RLRP routing  v.0.1.0
rl_logic Namespace Reference

Classes

class  ActionSelector
 Class for selecting the action from the list of actions and their corresponding values. More...
 
class  ValueEstimator
 Class for assigning current estimated value for a given action and provides method for returning this value. More...
 

Detailed Description

@package rl_logic
Created on Aug 1, 2016

@author: Dmitrii Dugaev


This module provides methods for selecting the actions and calculating their estimation values, according to the
Reinforcement Learning (RL) methodology, which came from the subject of Artificial Intelligence (AI) algorithms.
The abstract task of such algorithms is, based on current "situation" (a set of current possible actions and their
action "values"), select an optimal actions which will return the maximum possible reward.
Therefore, there are two input parameters which are required - a set of current actions, and the "feedback" from
each action in a form of "reward value". The underlying mechanism of action selection depends on the implemented
selection method, which could be a simple "greedy" algorithm, or more sophisticated "soft-max" solutions.
The other important values - are the "estimation" (or "estimated reward") values - which represent a predicted "outcome"
from the given action if this action would have been taken. The way those values are being estimated is the other
important task, which would affect the chosen action.
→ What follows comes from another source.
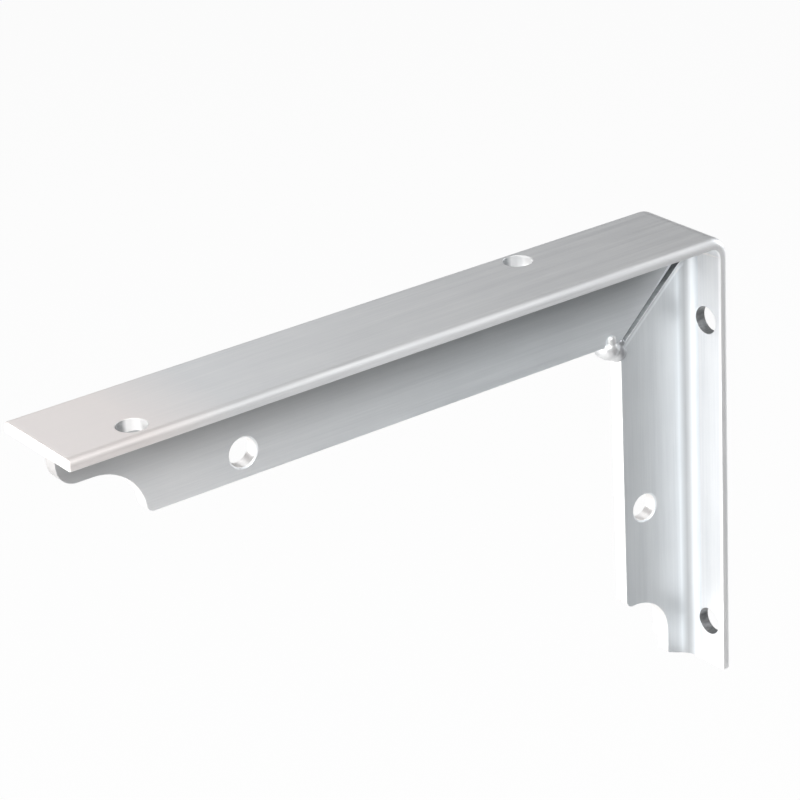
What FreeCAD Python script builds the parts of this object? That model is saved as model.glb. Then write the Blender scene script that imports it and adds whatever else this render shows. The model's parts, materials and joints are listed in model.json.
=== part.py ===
import FreeCAD, Part
import math
import os

from FreeCAD import Vector

# Right-angle shelf bracket made from one T-section bar, in millimetres.
# The wall face is at X = 0 and the arm runs towards -X, with the shelf face on top.
# The web lies on Y = 0, and the origin is on the wall face midway between its two screws.
# Each shape is drawn from the bracket's outer corner and moved up to the origin at the end.

armLength = 150.0
legLength = 97.3
flangeWidth = 22.5
flangeThickness = 2.3
webThickness = 3.2
webDepth = 20.2

rootRadius = 3.0
edgeRadius = 1.6
endRadius = 0.35
bendOuterRadius = 4.6

# How far each limb's web stops short of the diagonal where the notched web closes.
# The notch was cut off centre, so near the root the arm's side reaches past the diagonal.
armMitreGapAtRoot = -1.2
armMitreGapAtTip = 0.15
legMitreGapAtRoot = 3.0
legMitreGapAtTip = 1.2

holeDiameter = 5.8
webHoleEdgeBreak = 0.3
flangeHoleEdgeBreak = 0.1

armWebHoleFromEnd = 40.5
armWebHoleFromEdge = 5.0
legWebHoleFromEnd = 38.8
legWebHoleFromEdge = 5.4
armFlangeHoleFromEnd = 15.4
armFlangeHolePitch = 95.8
legFlangeHoleFromEnd = 10.0
legFlangeHolePitch = 68.2
armFlangeHoleFromEdge = 4.75
legFlangeHoleFromEdge = 4.45

# The strip is what the scallop leaves of the web at each end.
armStripDepth = 7.5
armStripSetback = 2.2
armStripSlant = 0.3
armStripNose = 4.0
armScallopStart = 9.5
armScallopRadius = 10.2
armScallopCorner = 1.4
legStripDepth = 6.9
legStripSetback = 0.3
legStripSlant = 2.6
legStripNose = 0.6
legScallopStart = 8.6
legScallopRadius = 8.8
legScallopCorner = 1.6

# The weld has a core as thick as the web and three lobes on each side of it.
# Half of each lobe's radius stands proud of the web's face.
weldCoreRadius = 2.2
weldCoreInset = 1.1
weldProudShare = 0.5
weldStartRadius = 1.1
weldStartInset = 2.35
weldStartDrop = -1.1
weldMiddleRadius = 1.9
weldMiddleInset = 2.45
weldMiddleDrop = 1.0
weldEndRadius = 1.7
weldEndInset = 0.4
weldEndDrop = 2.15

# How far separate shapes run into each other, or past a face, before they are joined or cut.
overlap = 0.8
# Points closer than this count as one.
sameSpot = 0.0001


def armPoint(along, depth):
    return Vector(-armLength + along, 0, -depth)


def legPoint(along, depth):
    return Vector(-depth, 0, -legLength + along)


def polygonEdges(points):
    return [Part.LineSegment(points[i], points[i + 1]).toShape() for i in range(len(points) - 1)]


def roundedCorner(before, corner, after, radius):
    # Two tangent points and the middle of the arc between them.
    toBefore = (before - corner).normalize()
    toAfter = (after - corner).normalize()
    halfAngle = toBefore.getAngle(toAfter) / 2
    reach = radius / math.tan(halfAngle)
    bisector = (toBefore + toAfter).normalize()
    centre = corner + bisector * (radius / math.sin(halfAngle))
    middle = centre - bisector * radius
    return corner + toBefore * reach, middle, corner + toAfter * reach


def outlineFace(corners):
    # Each corner is a point and the radius that rounds it.
    edges = []
    count = len(corners)
    starts = []
    for i in range(count):
        point, radius = corners[i]
        if radius > 0:
            before = corners[i - 1][0]
            after = corners[(i + 1) % count][0]
            first, middle, last = roundedCorner(before, point, after, radius)
            edges.append(Part.Arc(first, middle, last).toShape())
            starts.append((first, last))
        else:
            starts.append((point, point))
    for i in range(count):
        leaving = starts[i][1]
        arriving = starts[(i + 1) % count][0]
        if leaving.distanceToPoint(arriving) > sameSpot:
            edges.append(Part.LineSegment(leaving, arriving).toShape())
    return Part.Face(Part.Wire(Part.__sortEdges__(edges)))


def makeFlange():
    # One strip bent square, with its outer edges and outer ends rounded.
    inner = flangeThickness
    corners = [
        (Vector(-armLength, 0, 0), 0),
        (Vector(0, 0, 0), bendOuterRadius),
        (Vector(0, 0, -legLength), 0),
        (Vector(-inner, 0, -legLength), 0),
        (Vector(-inner, 0, -inner), bendOuterRadius - inner),
        (Vector(-armLength, 0, -inner), 0),
    ]
    face = outlineFace(corners)
    face.translate(Vector(0, -flangeWidth / 2, 0))
    strip = face.extrude(Vector(0, flangeWidth, 0))
    return roundEnds(roundLongEdges(strip))


def onOuterFace(edge):
    # True for an edge that lies on the shelf face, the wall face or the bend between them.
    for vertex in edge.Vertexes:
        point = vertex.Point
        if min(abs(point.x), abs(point.z)) > sameSpot:
            return False
    return True


def roundLongEdges(strip):
    chosen = []
    for edge in strip.Edges:
        ys = [abs(vertex.Point.y) for vertex in edge.Vertexes]
        atSide = min(ys) > flangeWidth / 2 - sameSpot
        sameSide = abs(edge.Vertexes[0].Point.y - edge.Vertexes[-1].Point.y) < sameSpot
        if atSide and sameSide and onOuterFace(edge):
            chosen.append(edge)
    return strip.makeFillet(edgeRadius, chosen)


def roundEnds(strip):
    chosen = []
    for edge in strip.Edges:
        box = edge.BoundBox
        atArmEnd = box.XMax < -armLength + sameSpot and box.ZMin > -sameSpot
        atLegEnd = box.ZMax < -legLength + sameSpot and box.XMin > -sameSpot
        if atArmEnd or atLegEnd:
            chosen.append(edge)
    return strip.makeFillet(endRadius, chosen)


def sectionFace(place):
    # Web and both root fillets across the bar, laid out at the limb's free end.
    half = webThickness / 2
    root = flangeThickness
    toe = half + rootRadius
    sink = root - overlap
    bend = rootRadius * (1 - math.sqrt(0.5))

    def at(y, depth):
        point = place(0, depth)
        return Vector(point.x, y, point.z)

    def fillet(side):
        start = at(side * half, root + rootRadius)
        middle = at(side * (half + bend), root + bend)
        return Part.Arc(start, middle, at(side * toe, root)).toShape()

    past = webDepth + overlap
    edges = polygonEdges([
        at(-half, root + rootRadius),
        at(-half, past),
        at(half, past),
        at(half, root + rootRadius),
    ])
    edges += polygonEdges([at(toe, root), at(toe, sink), at(-toe, sink), at(-toe, root)])
    edges += [fillet(1), fillet(-1)]
    return Part.Face(Part.Wire(Part.__sortEdges__(edges)))


def scallopEdges(place, strip, end):
    # The scallop's arc, and the rounding that leads from it into the web's free edge.
    radius = end["scallopRadius"]
    corner = end["scallopCorner"]
    start = end["scallopStart"]
    centre = strip + radius
    cornerCentre = webDepth - corner
    rise = math.asin((centre - cornerCentre) / (radius + corner))
    run = (radius + corner) * math.cos(rise)
    upward = math.pi / 2

    def arc(along, depth, reach, first, last):
        turns = [first, (first + last) / 2, last]
        points = [place(along + reach * math.cos(turn), depth - reach * math.sin(turn)) for turn in turns]
        return Part.Arc(*points).toShape()

    return [
        arc(start, centre, radius, upward, rise),
        arc(start + run, cornerCentre, corner, rise - math.pi, -upward),
    ]


def webOutline(place, length, end):
    # Side view of one limb's web: the strip, the scallop, the free edge and the mitre.
    root = flangeThickness
    sink = root - overlap
    strip = root + end["depth"]
    mitreDepth = bendOuterRadius - (bendOuterRadius - root) / math.sqrt(2)
    toe = place(end["setback"], root)
    nose = place(end["setback"] + end["slant"], strip)
    scallop = scallopEdges(place, strip, end)
    scallopStart = place(end["scallopStart"], strip)
    scallopEnd = scallop[-1].Vertexes[-1].Point
    rounding = roundedCorner(toe, nose, scallopStart, end["nose"])
    edges = polygonEdges([
        scallopEnd,
        place(length - webDepth - end["gapAtTip"], webDepth),
        place(length - mitreDepth - end["gapAtRoot"], mitreDepth),
        place(length - bendOuterRadius, sink),
        place(end["setback"], sink),
        toe,
        rounding[0],
    ])
    edges.append(Part.Arc(*rounding).toShape())
    edges += polygonEdges([rounding[-1], scallopStart])
    return Part.Face(Part.Wire(Part.__sortEdges__(edges + scallop)))


def makeLimb(place, length, end):
    along = place(1, 0) - place(0, 0)
    bar = sectionFace(place).extrude(along * length)
    outline = webOutline(place, length, end)
    outline.translate(Vector(0, -flangeWidth / 2, 0))
    return bar.common(outline.extrude(Vector(0, flangeWidth, 0)))


def edgeBreak(face, inward, width):
    # A cone that takes the sharp edge off a hole; the face point is on the hole's axis.
    radius = holeDiameter / 2
    return Part.makeCone(radius + width + overlap, radius, width + overlap, face - inward * overlap, inward)


def webHole(place, along, fromEdge):
    across = Vector(0, 1, 0)
    nearFace = place(along, webDepth - fromEdge) - across * (webThickness / 2)
    farFace = nearFace + across * webThickness
    length = webThickness + 2 * overlap
    tool = Part.makeCylinder(holeDiameter / 2, length, nearFace - across * overlap, across)
    nearBreak = edgeBreak(nearFace, across, webHoleEdgeBreak)
    farBreak = edgeBreak(farFace, -across, webHoleEdgeBreak)
    return tool.fuse([nearBreak, farBreak])


def flangeHole(place, along, side, fromEdge):
    # Long enough to clear the root fillet, which the inner edge of the hole cuts into.
    inward = (place(0, 1) - place(0, 0)).normalize()
    outside = place(along, 0) + Vector(0, side * (flangeWidth / 2 - fromEdge), 0)
    length = flangeThickness + rootRadius + 2 * overlap
    tool = Part.makeCylinder(holeDiameter / 2, length, outside - inward * overlap, inward)
    return tool.fuse(edgeBreak(outside, inward, flangeHoleEdgeBreak))


def allHoles():
    # The side is -1 towards the viewer and +1 away, as the flange holes are staggered about the web.
    armSecondHole = armFlangeHoleFromEnd + armFlangeHolePitch
    legSecondHole = legFlangeHoleFromEnd + legFlangeHolePitch
    return [
        webHole(armPoint, armWebHoleFromEnd, armWebHoleFromEdge),
        webHole(legPoint, legWebHoleFromEnd, legWebHoleFromEdge),
        flangeHole(armPoint, armFlangeHoleFromEnd, -1, armFlangeHoleFromEdge),
        flangeHole(armPoint, armSecondHole, 1, armFlangeHoleFromEdge),
        flangeHole(legPoint, legFlangeHoleFromEnd, -1, legFlangeHoleFromEdge),
        flangeHole(legPoint, legSecondHole, -1, legFlangeHoleFromEdge),
    ]


def armEnd():
    return {
        "depth": armStripDepth,
        "setback": armStripSetback,
        "slant": armStripSlant,
        "nose": armStripNose,
        "scallopStart": armScallopStart,
        "scallopRadius": armScallopRadius,
        "scallopCorner": armScallopCorner,
        "gapAtRoot": armMitreGapAtRoot,
        "gapAtTip": armMitreGapAtTip,
    }


def legEnd():
    return {
        "depth": legStripDepth,
        "setback": legStripSetback,
        "slant": legStripSlant,
        "nose": legStripNose,
        "scallopStart": legScallopStart,
        "scallopRadius": legScallopRadius,
        "scallopCorner": legScallopCorner,
        "gapAtRoot": legMitreGapAtRoot,
        "gapAtTip": legMitreGapAtTip,
    }


def makeBar():
    arm = makeLimb(armPoint, armLength, armEnd())
    leg = makeLimb(legPoint, legLength, legEnd())
    bar = makeFlange().fuse([arm, leg]).removeSplitter()
    return bar.cut(allHoles())


def weldLobe(side, inset, drop, radius):
    # A round lobe that stands proud of the web's face, in from the leg's edge and down from the arm's.
    across = side * (webThickness / 2 - radius * (1 - weldProudShare))
    return Part.makeSphere(radius, Vector(-webDepth - inset, across, -webDepth - drop))


def makeWeld(bar):
    # The bead at the inner corner of the web, which closes the mitre.
    inner = -webDepth - weldCoreInset
    bead = Part.makeCylinder(
        weldCoreRadius,
        webThickness,
        Vector(inner, -webThickness / 2, inner),
        Vector(0, 1, 0),
    )
    for side in (-1, 1):
        bead = bead.fuse(weldLobe(side, weldStartInset, weldStartDrop, weldStartRadius))
        bead = bead.fuse(weldLobe(side, weldMiddleInset, weldMiddleDrop, weldMiddleRadius))
        bead = bead.fuse(weldLobe(side, weldEndInset, weldEndDrop, weldEndRadius))
    return bead.cut(bar)


def biggestSolid(shape):
    return max(shape.Solids, key=lambda solid: solid.Volume)


def shelfHeight():
    return legLength - legFlangeHoleFromEnd - legFlangeHolePitch / 2


def writeParts():
    os.makedirs("parts", exist_ok=True)
    bar = makeBar()
    weld = makeWeld(bar)
    pieces = {"bent_t_bar": bar, "corner_weld": weld}
    for name, shape in pieces.items():
        solid = biggestSolid(shape)
        solid.translate(Vector(0, 0, shelfHeight()))
        solid.exportStep("parts/" + name + ".step")
        box = solid.BoundBox
        print(name, len(shape.Solids), solid.isValid(), round(solid.Volume, 1))
        print([round(v, 3) for v in (box.XMin, box.YMin, box.ZMin, box.XMax, box.YMax, box.ZMax)])


writeParts()
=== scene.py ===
import bpy
import json
import math
from mathutils import Matrix, Vector

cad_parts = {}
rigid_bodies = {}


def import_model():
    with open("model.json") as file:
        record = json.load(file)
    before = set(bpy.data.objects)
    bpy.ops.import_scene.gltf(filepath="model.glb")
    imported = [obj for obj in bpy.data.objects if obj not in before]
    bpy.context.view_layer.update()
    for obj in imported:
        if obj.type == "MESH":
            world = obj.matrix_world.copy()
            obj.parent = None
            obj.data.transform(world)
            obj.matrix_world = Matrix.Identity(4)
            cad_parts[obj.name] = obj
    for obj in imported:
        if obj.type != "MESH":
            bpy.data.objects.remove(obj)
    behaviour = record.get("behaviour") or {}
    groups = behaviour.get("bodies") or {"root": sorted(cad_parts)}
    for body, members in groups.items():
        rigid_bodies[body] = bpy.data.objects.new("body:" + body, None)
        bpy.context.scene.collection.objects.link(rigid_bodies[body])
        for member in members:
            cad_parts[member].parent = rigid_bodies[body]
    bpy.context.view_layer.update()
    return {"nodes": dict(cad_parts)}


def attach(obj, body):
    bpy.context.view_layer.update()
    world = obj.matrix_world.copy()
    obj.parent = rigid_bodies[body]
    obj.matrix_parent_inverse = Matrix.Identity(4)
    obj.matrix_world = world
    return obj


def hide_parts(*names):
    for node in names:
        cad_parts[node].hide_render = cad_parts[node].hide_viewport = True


# A shelf bracket bent from T-section aluminium and welded at the inner corner, in metres.
# The wall face is at X = 0, the arm runs towards -X and the shelf face is on top.

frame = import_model()
nodes = frame["nodes"]

barShape = {
    "legBottom": -0.0441,
    "shelfTop": 0.0532,
    "armTip": -0.150,
    "flange": 0.0023,    # thickness
    "faceRoom": 0.0002,    # a tone of the arm's flange reaches this far past its inner face
}
shelfInner = barShape["shelfTop"] - barShape["flange"]    # Z of the inner face of the arm's flange
wallInner = -barShape["flange"]    # X of the inner face of the leg's flange


# Small helpers

def selectOnly(obj):
    for other in bpy.context.view_layer.objects:
        other.select_set(False)
    bpy.context.view_layer.objects.active = obj
    obj.select_set(True)


def applyModifier(piece, name, kind, **values):
    made = piece.modifiers.new(name, kind)
    for key, value in values.items():
        setattr(made, key, value)
    bpy.ops.object.modifier_apply(modifier=name)


def newMaterial(name):
    material = bpy.data.materials.new(name)
    material.use_nodes = True
    material.node_tree.nodes.clear()
    return material, material.node_tree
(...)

They could be based, for example, on a simple "sample average"
calculation.
More information about the selection and calculation methods in RL can be found in R.Sutton's book:
"Reinforcement Learning: An Introduction"

The module has two main classes - ValueEstimator and ActionSelector.
The ValueEstimator class provides methods for estimating the current action values based on the last given reward which
has been received by selecting the action.
The ActionSelector class provides methods for selecting the action based on the given list of actions and their current
estimation values.